* Stated goal:
Below is a set of records; print all of them exactly as written.

++++ Exercise materials

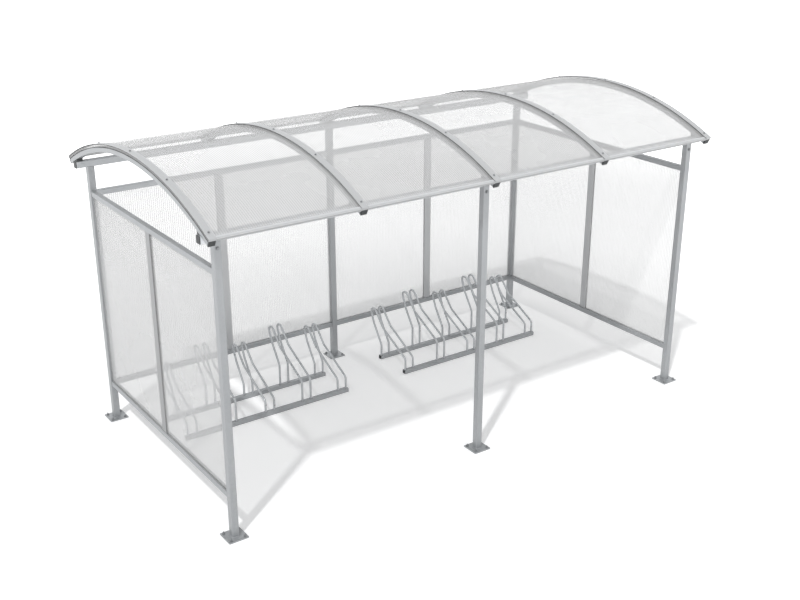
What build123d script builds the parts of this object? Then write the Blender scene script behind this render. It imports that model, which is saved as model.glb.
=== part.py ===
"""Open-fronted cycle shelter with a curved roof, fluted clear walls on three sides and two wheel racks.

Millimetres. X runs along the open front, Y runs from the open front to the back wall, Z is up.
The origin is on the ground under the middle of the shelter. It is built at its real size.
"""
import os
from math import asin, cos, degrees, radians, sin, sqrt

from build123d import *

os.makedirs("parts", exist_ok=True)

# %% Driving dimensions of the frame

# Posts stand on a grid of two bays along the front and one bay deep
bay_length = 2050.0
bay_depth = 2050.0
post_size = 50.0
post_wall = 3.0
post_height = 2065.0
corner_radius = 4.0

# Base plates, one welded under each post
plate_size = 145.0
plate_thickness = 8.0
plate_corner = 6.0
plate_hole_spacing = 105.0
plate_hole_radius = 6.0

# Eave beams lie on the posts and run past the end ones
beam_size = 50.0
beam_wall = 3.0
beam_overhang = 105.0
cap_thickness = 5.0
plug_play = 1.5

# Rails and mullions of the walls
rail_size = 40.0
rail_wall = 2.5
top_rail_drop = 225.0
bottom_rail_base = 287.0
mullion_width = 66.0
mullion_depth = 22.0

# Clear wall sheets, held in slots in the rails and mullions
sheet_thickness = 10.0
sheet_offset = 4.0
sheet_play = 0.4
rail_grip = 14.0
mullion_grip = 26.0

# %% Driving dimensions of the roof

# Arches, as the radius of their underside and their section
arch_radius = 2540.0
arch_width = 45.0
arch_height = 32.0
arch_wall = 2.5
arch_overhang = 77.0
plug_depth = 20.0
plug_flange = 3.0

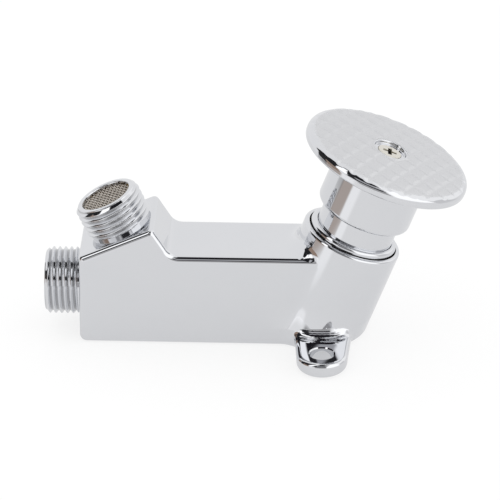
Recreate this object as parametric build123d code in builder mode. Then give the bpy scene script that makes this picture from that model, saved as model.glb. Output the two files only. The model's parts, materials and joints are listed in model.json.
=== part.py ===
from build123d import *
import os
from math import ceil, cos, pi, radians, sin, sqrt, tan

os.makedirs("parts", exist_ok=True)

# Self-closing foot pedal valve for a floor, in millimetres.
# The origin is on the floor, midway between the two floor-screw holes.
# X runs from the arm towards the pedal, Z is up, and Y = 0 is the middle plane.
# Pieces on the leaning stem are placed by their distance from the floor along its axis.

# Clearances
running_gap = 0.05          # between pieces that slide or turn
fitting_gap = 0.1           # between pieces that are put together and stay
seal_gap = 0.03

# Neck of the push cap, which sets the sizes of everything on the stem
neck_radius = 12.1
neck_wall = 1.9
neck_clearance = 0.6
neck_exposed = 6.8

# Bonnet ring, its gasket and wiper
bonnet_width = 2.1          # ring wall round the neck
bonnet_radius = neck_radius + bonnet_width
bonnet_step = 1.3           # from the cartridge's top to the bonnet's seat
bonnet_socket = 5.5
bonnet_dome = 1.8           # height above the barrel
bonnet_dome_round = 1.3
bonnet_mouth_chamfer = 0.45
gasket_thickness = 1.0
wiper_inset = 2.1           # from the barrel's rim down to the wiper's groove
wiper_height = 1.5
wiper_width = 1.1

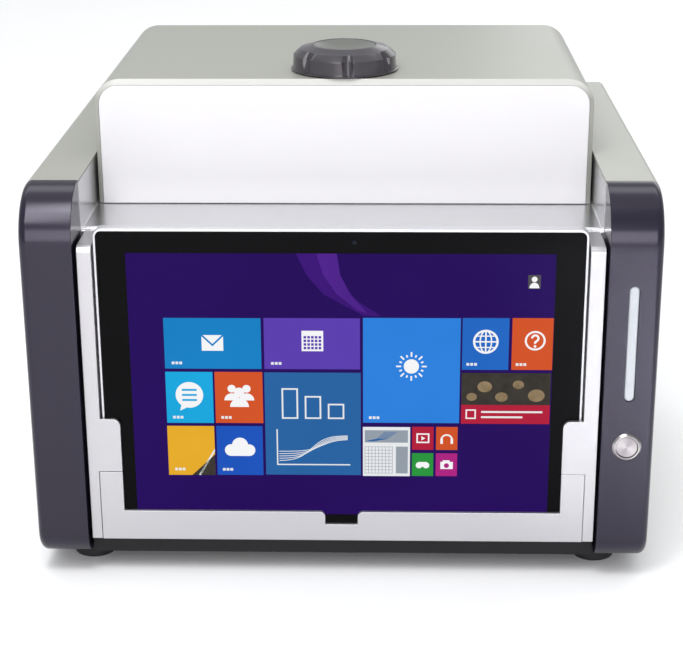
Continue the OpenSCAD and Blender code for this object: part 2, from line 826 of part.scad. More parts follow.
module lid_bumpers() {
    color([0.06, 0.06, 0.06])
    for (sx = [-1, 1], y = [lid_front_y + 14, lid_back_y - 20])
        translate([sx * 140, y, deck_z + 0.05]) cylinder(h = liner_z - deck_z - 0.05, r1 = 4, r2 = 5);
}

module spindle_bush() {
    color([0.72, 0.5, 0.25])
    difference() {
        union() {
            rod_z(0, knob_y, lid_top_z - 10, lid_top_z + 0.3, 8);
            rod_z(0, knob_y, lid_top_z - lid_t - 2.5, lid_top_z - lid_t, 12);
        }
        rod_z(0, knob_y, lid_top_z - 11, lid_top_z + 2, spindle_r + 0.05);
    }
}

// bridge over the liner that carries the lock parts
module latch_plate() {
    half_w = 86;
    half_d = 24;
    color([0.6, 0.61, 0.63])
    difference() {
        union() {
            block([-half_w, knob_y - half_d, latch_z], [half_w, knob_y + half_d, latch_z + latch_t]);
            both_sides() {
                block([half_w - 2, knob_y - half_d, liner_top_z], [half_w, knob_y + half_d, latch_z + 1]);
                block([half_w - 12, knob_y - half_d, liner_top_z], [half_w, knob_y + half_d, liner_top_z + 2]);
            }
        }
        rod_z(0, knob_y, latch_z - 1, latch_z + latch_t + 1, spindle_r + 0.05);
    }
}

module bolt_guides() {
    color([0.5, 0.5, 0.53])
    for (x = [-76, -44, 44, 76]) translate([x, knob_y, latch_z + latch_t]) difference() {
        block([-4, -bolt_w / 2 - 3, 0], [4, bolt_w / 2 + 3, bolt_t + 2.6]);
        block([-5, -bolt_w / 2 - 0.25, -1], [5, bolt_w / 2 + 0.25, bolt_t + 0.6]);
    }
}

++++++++

* Task output:
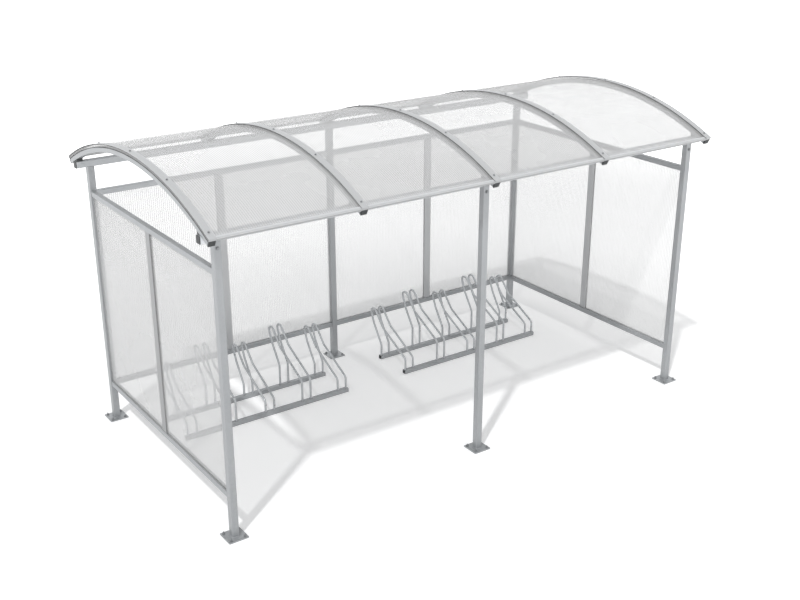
What build123d script builds the parts of this object? Then write the Blender scene script behind this render. It imports that model, which is saved as model.glb.
=== part.py ===
"""Open-fronted cycle shelter with a curved roof, fluted clear walls on three sides and two wheel racks.

Millimetres. X runs along the open front, Y runs from the open front to the back wall, Z is up.
The origin is on the ground under the middle of the shelter. It is built at its real size.
"""
import os
from math import asin, cos, degrees, radians, sin, sqrt

from build123d import *

os.makedirs("parts", exist_ok=True)

# %% Driving dimensions of the frame

# Posts stand on a grid of two bays along the front and one bay deep
bay_length = 2050.0
bay_depth = 2050.0
post_size = 50.0
post_wall = 3.0
post_height = 2065.0
corner_radius = 4.0

# Base plates, one welded under each post
plate_size = 145.0
plate_thickness = 8.0
plate_corner = 6.0
plate_hole_spacing = 105.0
plate_hole_radius = 6.0

# Eave beams lie on the posts and run past the end ones
beam_size = 50.0
beam_wall = 3.0
beam_overhang = 105.0
cap_thickness = 5.0
plug_play = 1.5

# Rails and mullions of the walls
rail_size = 40.0
rail_wall = 2.5
top_rail_drop = 225.0
bottom_rail_base = 287.0
mullion_width = 66.0
mullion_depth = 22.0

# Clear wall sheets, held in slots in the rails and mullions
sheet_thickness = 10.0
sheet_offset = 4.0
sheet_play = 0.4
rail_grip = 14.0
mullion_grip = 26.0

# %% Driving dimensions of the roof

# Arches, as the radius of their underside and their section
arch_radius = 2540.0
arch_width = 45.0
arch_height = 32.0
arch_wall = 2.5
arch_overhang = 77.0
plug_depth = 20.0
plug_flange = 3.0

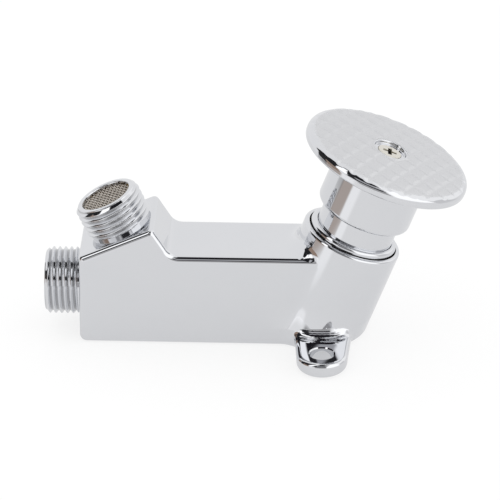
Recreate this object as parametric build123d code in builder mode. Then give the bpy scene script that makes this picture from that model, saved as model.glb. Output the two files only. The model's parts, materials and joints are listed in model.json.
=== part.py ===
from build123d import *
import os
from math import ceil, cos, pi, radians, sin, sqrt, tan

os.makedirs("parts", exist_ok=True)

# Self-closing foot pedal valve for a floor, in millimetres.
# The origin is on the floor, midway between the two floor-screw holes.
# X runs from the arm towards the pedal, Z is up, and Y = 0 is the middle plane.
# Pieces on the leaning stem are placed by their distance from the floor along its axis.

# Clearances
running_gap = 0.05          # between pieces that slide or turn
fitting_gap = 0.1           # between pieces that are put together and stay
seal_gap = 0.03

# Neck of the push cap, which sets the sizes of everything on the stem
neck_radius = 12.1
neck_wall = 1.9
neck_clearance = 0.6
neck_exposed = 6.8

# Bonnet ring, its gasket and wiper
bonnet_width = 2.1          # ring wall round the neck
bonnet_radius = neck_radius + bonnet_width
bonnet_step = 1.3           # from the cartridge's top to the bonnet's seat
bonnet_socket = 5.5
bonnet_dome = 1.8           # height above the barrel
bonnet_dome_round = 1.3
bonnet_mouth_chamfer = 0.45
gasket_thickness = 1.0
wiper_inset = 2.1           # from the barrel's rim down to the wiper's groove
wiper_height = 1.5
wiper_width = 1.1

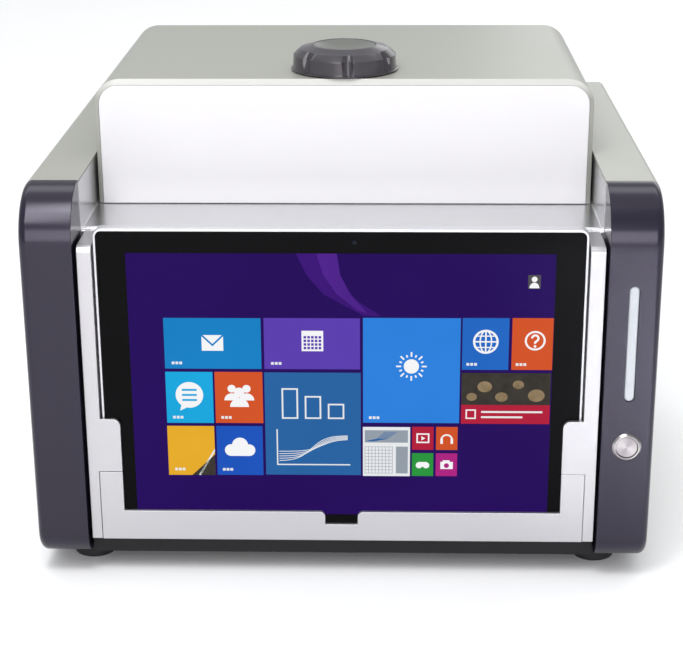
Continue the OpenSCAD and Blender code for this object: part 2, from line 826 of part.scad. More parts follow.
module lid_bumpers() {
    color([0.06, 0.06, 0.06])
    for (sx = [-1, 1], y = [lid_front_y + 14, lid_back_y - 20])
        translate([sx * 140, y, deck_z + 0.05]) cylinder(h = liner_z - deck_z - 0.05, r1 = 4, r2 = 5);
}

module spindle_bush() {
    color([0.72, 0.5, 0.25])
    difference() {
        union() {
            rod_z(0, knob_y, lid_top_z - 10, lid_top_z + 0.3, 8);
            rod_z(0, knob_y, lid_top_z - lid_t - 2.5, lid_top_z - lid_t, 12);
        }
        rod_z(0, knob_y, lid_top_z - 11, lid_top_z + 2, spindle_r + 0.05);
    }
}

// bridge over the liner that carries the lock parts
module latch_plate() {
    half_w = 86;
    half_d = 24;
    color([0.6, 0.61, 0.63])
    difference() {
        union() {
            block([-half_w, knob_y - half_d, latch_z], [half_w, knob_y + half_d, latch_z + latch_t]);
            both_sides() {
                block([half_w - 2, knob_y - half_d, liner_top_z], [half_w, knob_y + half_d, latch_z + 1]);
                block([half_w - 12, knob_y - half_d, liner_top_z], [half_w, knob_y + half_d, liner_top_z + 2]);
            }
        }
        rod_z(0, knob_y, latch_z - 1, latch_z + latch_t + 1, spindle_r + 0.05);
    }
}

module bolt_guides() {
    color([0.5, 0.5, 0.53])
    for (x = [-76, -44, 44, 76]) translate([x, knob_y, latch_z + latch_t]) difference() {
        block([-4, -bolt_w / 2 - 3, 0], [4, bolt_w / 2 + 3, bolt_t + 2.6]);
        block([-5, -bolt_w / 2 - 0.25, -1], [5, bolt_w / 2 + 0.25, bolt_t + 0.6]);
    }
}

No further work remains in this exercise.